----- Material provided -----

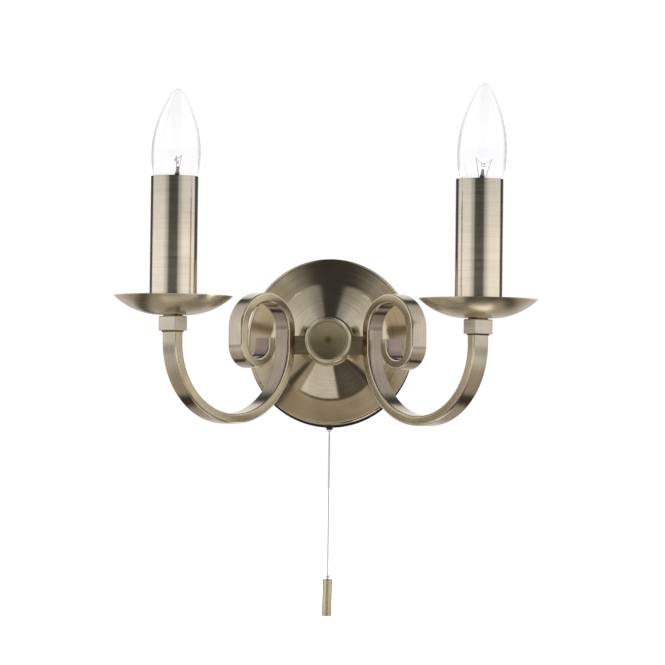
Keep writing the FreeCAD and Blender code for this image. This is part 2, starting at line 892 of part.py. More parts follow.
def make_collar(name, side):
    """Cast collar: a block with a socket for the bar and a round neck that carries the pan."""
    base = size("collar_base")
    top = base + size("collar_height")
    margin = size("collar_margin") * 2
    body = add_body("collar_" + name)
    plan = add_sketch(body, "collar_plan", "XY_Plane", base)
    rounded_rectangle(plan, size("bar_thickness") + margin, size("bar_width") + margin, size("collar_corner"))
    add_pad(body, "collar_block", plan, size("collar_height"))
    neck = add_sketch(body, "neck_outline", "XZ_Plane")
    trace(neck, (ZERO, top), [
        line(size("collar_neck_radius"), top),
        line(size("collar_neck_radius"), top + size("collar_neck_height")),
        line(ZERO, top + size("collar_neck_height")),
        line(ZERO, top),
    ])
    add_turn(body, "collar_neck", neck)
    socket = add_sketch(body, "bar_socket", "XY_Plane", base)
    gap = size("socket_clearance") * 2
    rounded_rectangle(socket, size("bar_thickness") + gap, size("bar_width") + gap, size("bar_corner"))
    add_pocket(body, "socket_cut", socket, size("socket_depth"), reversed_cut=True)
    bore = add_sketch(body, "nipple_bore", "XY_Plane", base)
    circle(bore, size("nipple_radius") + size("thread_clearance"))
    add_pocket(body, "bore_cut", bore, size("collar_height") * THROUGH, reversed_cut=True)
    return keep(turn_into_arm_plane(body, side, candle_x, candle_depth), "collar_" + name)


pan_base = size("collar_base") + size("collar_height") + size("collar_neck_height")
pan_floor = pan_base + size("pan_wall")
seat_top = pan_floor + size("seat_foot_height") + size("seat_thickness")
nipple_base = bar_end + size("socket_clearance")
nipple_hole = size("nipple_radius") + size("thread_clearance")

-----

What is expected:
Repeat the data verbatim.

Response below:
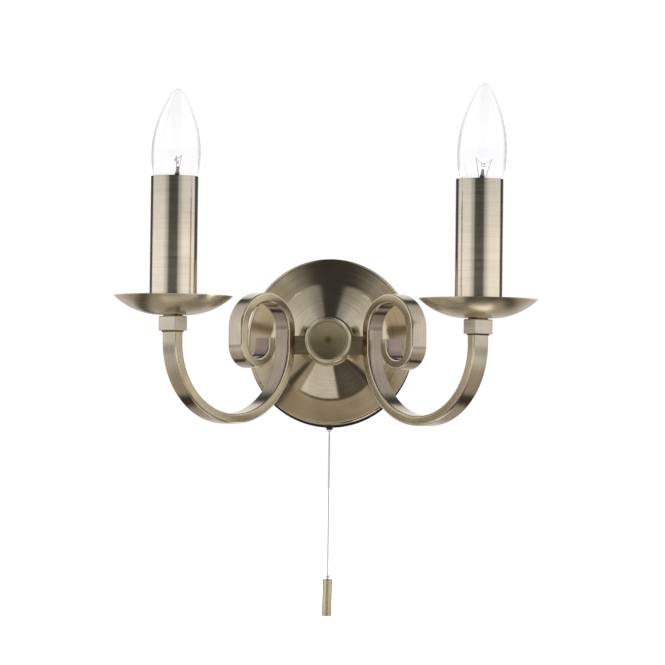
Keep writing the FreeCAD and Blender code for this image. This is part 2, starting at line 892 of part.py. More parts follow.
def make_collar(name, side):
    """Cast collar: a block with a socket for the bar and a round neck that carries the pan."""
    base = size("collar_base")
    top = base + size("collar_height")
    margin = size("collar_margin") * 2
    body = add_body("collar_" + name)
    plan = add_sketch(body, "collar_plan", "XY_Plane", base)
    rounded_rectangle(plan, size("bar_thickness") + margin, size("bar_width") + margin, size("collar_corner"))
    add_pad(body, "collar_block", plan, size("collar_height"))
    neck = add_sketch(body, "neck_outline", "XZ_Plane")
    trace(neck, (ZERO, top), [
        line(size("collar_neck_radius"), top),
        line(size("collar_neck_radius"), top + size("collar_neck_height")),
        line(ZERO, top + size("collar_neck_height")),
        line(ZERO, top),
    ])
    add_turn(body, "collar_neck", neck)
    socket = add_sketch(body, "bar_socket", "XY_Plane", base)
    gap = size("socket_clearance") * 2
    rounded_rectangle(socket, size("bar_thickness") + gap, size("bar_width") + gap, size("bar_corner"))
    add_pocket(body, "socket_cut", socket, size("socket_depth"), reversed_cut=True)
    bore = add_sketch(body, "nipple_bore", "XY_Plane", base)
    circle(bore, size("nipple_radius") + size("thread_clearance"))
    add_pocket(body, "bore_cut", bore, size("collar_height") * THROUGH, reversed_cut=True)
    return keep(turn_into_arm_plane(body, side, candle_x, candle_depth), "collar_" + name)


pan_base = size("collar_base") + size("collar_height") + size("collar_neck_height")
pan_floor = pan_base + size("pan_wall")
seat_top = pan_floor + size("seat_foot_height") + size("seat_thickness")
nipple_base = bar_end + size("socket_clearance")
nipple_hole = size("nipple_radius") + size("thread_clearance")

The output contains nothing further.